* [WRITTEN REQUEST]: What follows is a listing; restate every line of it word for word.

* [DATA EXTRACT]:
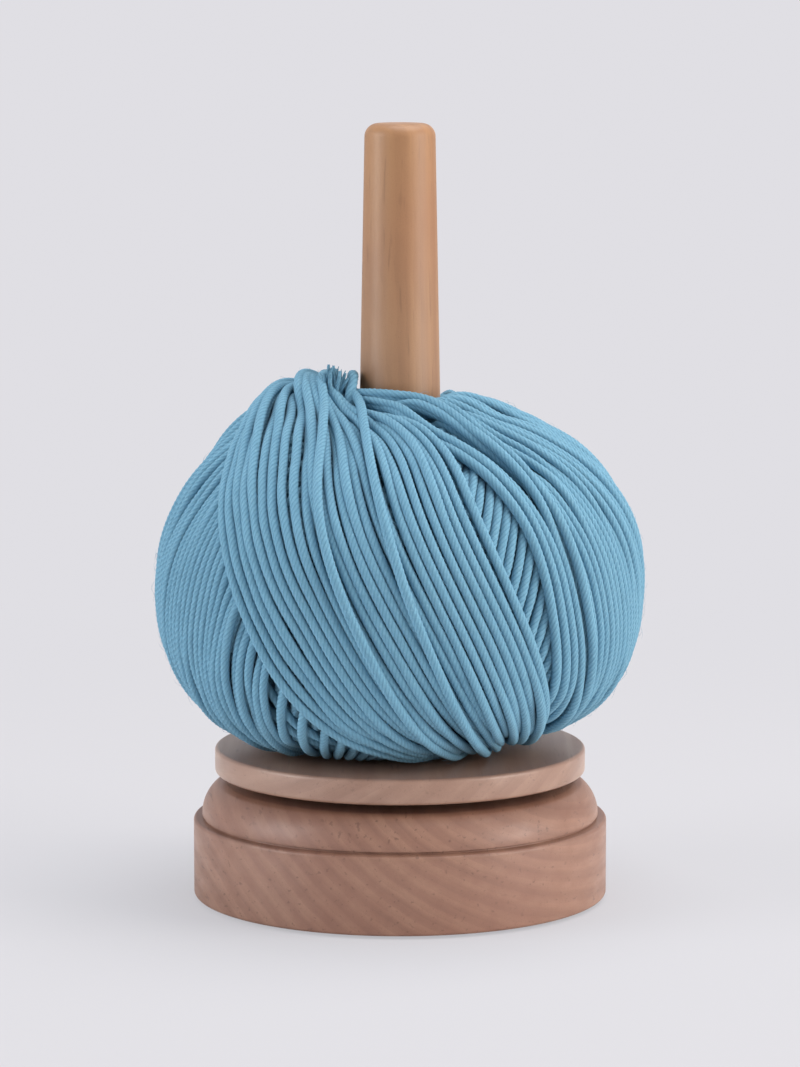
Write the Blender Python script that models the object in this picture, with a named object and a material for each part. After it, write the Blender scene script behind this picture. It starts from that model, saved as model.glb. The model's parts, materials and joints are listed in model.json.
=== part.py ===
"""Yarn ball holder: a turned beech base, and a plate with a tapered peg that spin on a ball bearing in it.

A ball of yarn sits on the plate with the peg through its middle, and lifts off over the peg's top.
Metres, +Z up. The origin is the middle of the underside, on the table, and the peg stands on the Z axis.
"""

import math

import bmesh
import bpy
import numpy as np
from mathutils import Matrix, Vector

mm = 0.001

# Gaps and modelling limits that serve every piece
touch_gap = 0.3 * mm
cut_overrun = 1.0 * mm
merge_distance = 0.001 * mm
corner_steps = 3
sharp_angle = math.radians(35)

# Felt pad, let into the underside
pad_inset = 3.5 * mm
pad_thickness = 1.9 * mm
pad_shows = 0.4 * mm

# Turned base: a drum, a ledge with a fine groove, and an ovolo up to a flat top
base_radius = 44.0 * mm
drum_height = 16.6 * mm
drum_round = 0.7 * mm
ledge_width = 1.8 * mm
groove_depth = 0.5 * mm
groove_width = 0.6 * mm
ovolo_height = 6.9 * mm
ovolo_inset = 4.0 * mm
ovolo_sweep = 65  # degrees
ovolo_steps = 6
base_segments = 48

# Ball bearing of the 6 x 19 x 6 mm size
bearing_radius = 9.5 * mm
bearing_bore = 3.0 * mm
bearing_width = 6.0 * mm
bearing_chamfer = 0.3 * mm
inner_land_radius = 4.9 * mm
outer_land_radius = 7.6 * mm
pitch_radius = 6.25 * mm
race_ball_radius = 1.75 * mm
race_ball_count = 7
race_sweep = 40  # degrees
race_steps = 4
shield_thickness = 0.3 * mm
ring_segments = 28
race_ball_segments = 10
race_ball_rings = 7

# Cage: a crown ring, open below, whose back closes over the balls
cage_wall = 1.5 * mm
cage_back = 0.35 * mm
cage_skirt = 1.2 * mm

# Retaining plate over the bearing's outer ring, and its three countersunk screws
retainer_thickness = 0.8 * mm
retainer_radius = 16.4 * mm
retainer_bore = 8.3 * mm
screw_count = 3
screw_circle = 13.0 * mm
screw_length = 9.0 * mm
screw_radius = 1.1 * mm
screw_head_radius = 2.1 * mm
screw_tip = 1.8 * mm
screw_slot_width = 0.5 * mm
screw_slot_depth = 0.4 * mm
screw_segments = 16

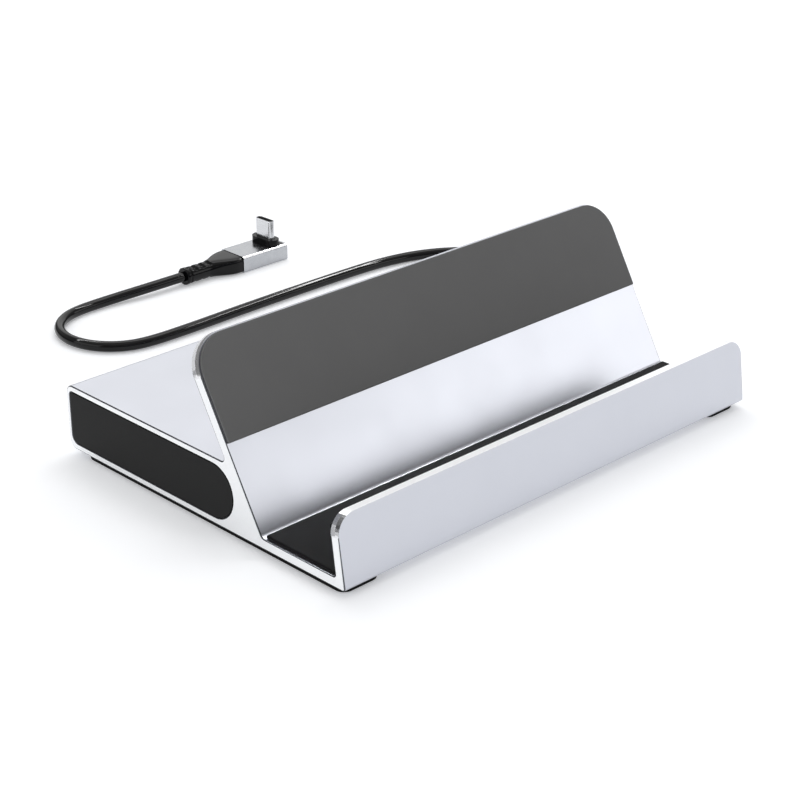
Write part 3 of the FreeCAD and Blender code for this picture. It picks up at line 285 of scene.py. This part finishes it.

* [SOLUTION TO THE PROBLEM]:
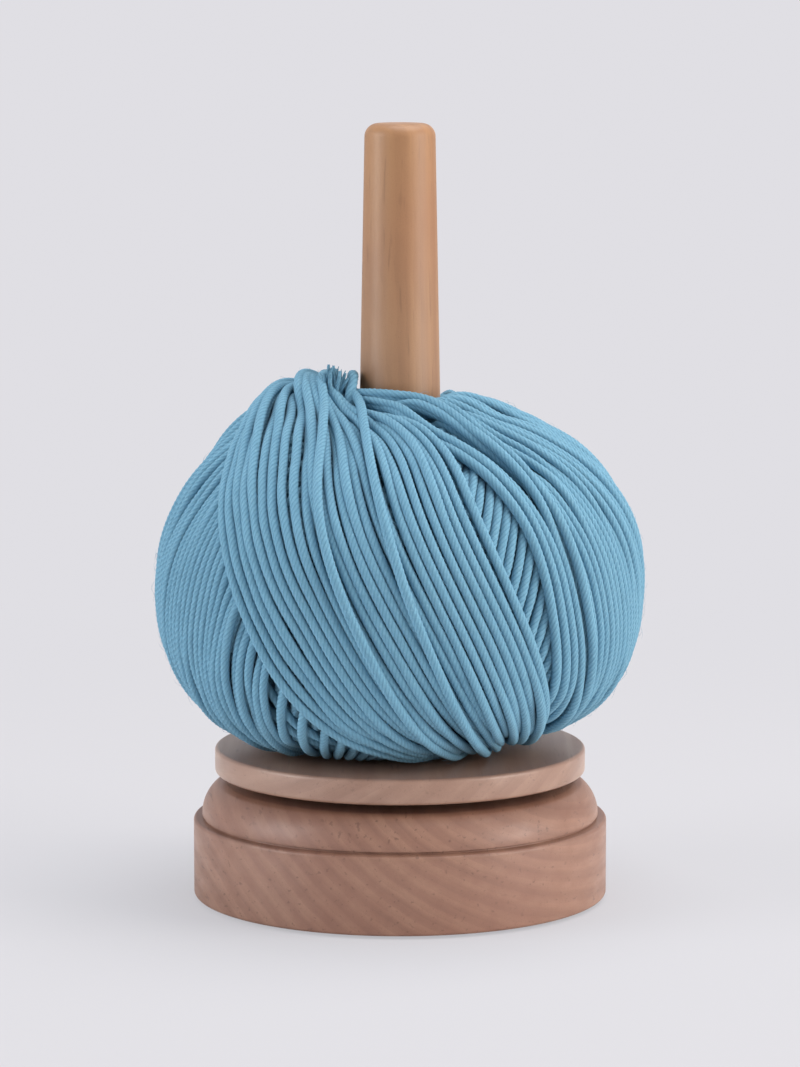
Write the Blender Python script that models the object in this picture, with a named object and a material for each part. After it, write the Blender scene script behind this picture. It starts from that model, saved as model.glb. The model's parts, materials and joints are listed in model.json.
=== part.py ===
"""Yarn ball holder: a turned beech base, and a plate with a tapered peg that spin on a ball bearing in it.

A ball of yarn sits on the plate with the peg through its middle, and lifts off over the peg's top.
Metres, +Z up. The origin is the middle of the underside, on the table, and the peg stands on the Z axis.
"""

import math

import bmesh
import bpy
import numpy as np
from mathutils import Matrix, Vector

mm = 0.001

# Gaps and modelling limits that serve every piece
touch_gap = 0.3 * mm
cut_overrun = 1.0 * mm
merge_distance = 0.001 * mm
corner_steps = 3
sharp_angle = math.radians(35)

# Felt pad, let into the underside
pad_inset = 3.5 * mm
pad_thickness = 1.9 * mm
pad_shows = 0.4 * mm

# Turned base: a drum, a ledge with a fine groove, and an ovolo up to a flat top
base_radius = 44.0 * mm
drum_height = 16.6 * mm
drum_round = 0.7 * mm
ledge_width = 1.8 * mm
groove_depth = 0.5 * mm
groove_width = 0.6 * mm
ovolo_height = 6.9 * mm
ovolo_inset = 4.0 * mm
ovolo_sweep = 65  # degrees
ovolo_steps = 6
base_segments = 48

# Ball bearing of the 6 x 19 x 6 mm size
bearing_radius = 9.5 * mm
bearing_bore = 3.0 * mm
bearing_width = 6.0 * mm
bearing_chamfer = 0.3 * mm
inner_land_radius = 4.9 * mm
outer_land_radius = 7.6 * mm
pitch_radius = 6.25 * mm
race_ball_radius = 1.75 * mm
race_ball_count = 7
race_sweep = 40  # degrees
race_steps = 4
shield_thickness = 0.3 * mm
ring_segments = 28
race_ball_segments = 10
race_ball_rings = 7

# Cage: a crown ring, open below, whose back closes over the balls
cage_wall = 1.5 * mm
cage_back = 0.35 * mm
cage_skirt = 1.2 * mm

# Retaining plate over the bearing's outer ring, and its three countersunk screws
retainer_thickness = 0.8 * mm
retainer_radius = 16.4 * mm
retainer_bore = 8.3 * mm
screw_count = 3
screw_circle = 13.0 * mm
screw_length = 9.0 * mm
screw_radius = 1.1 * mm
screw_head_radius = 2.1 * mm
screw_tip = 1.8 * mm
screw_slot_width = 0.5 * mm
screw_slot_depth = 0.4 * mm
screw_segments = 16

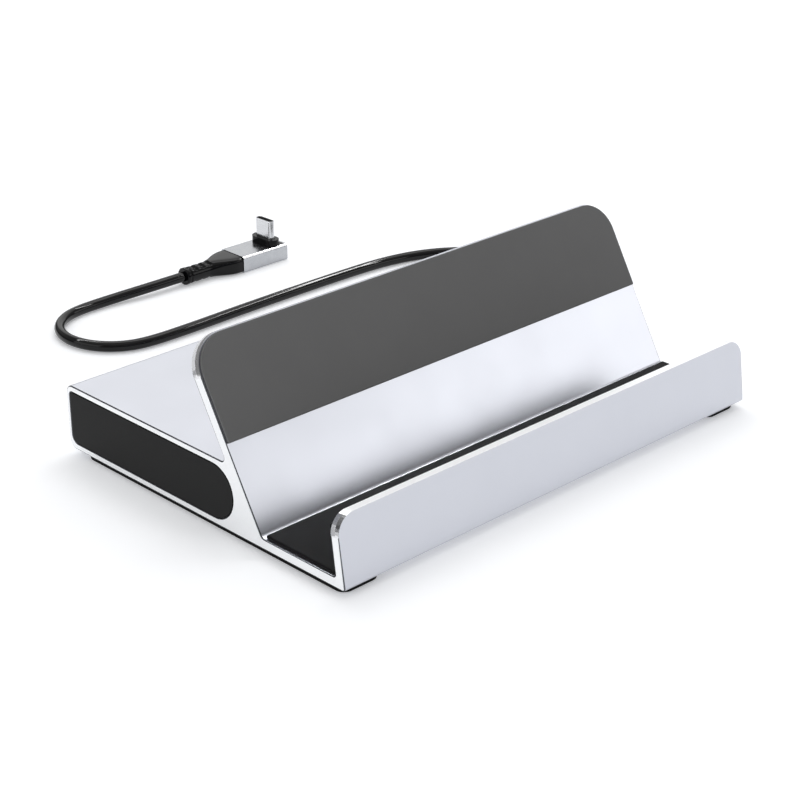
Write part 3 of the FreeCAD and Blender code for this picture. It picks up at line 285 of scene.py. This part finishes it.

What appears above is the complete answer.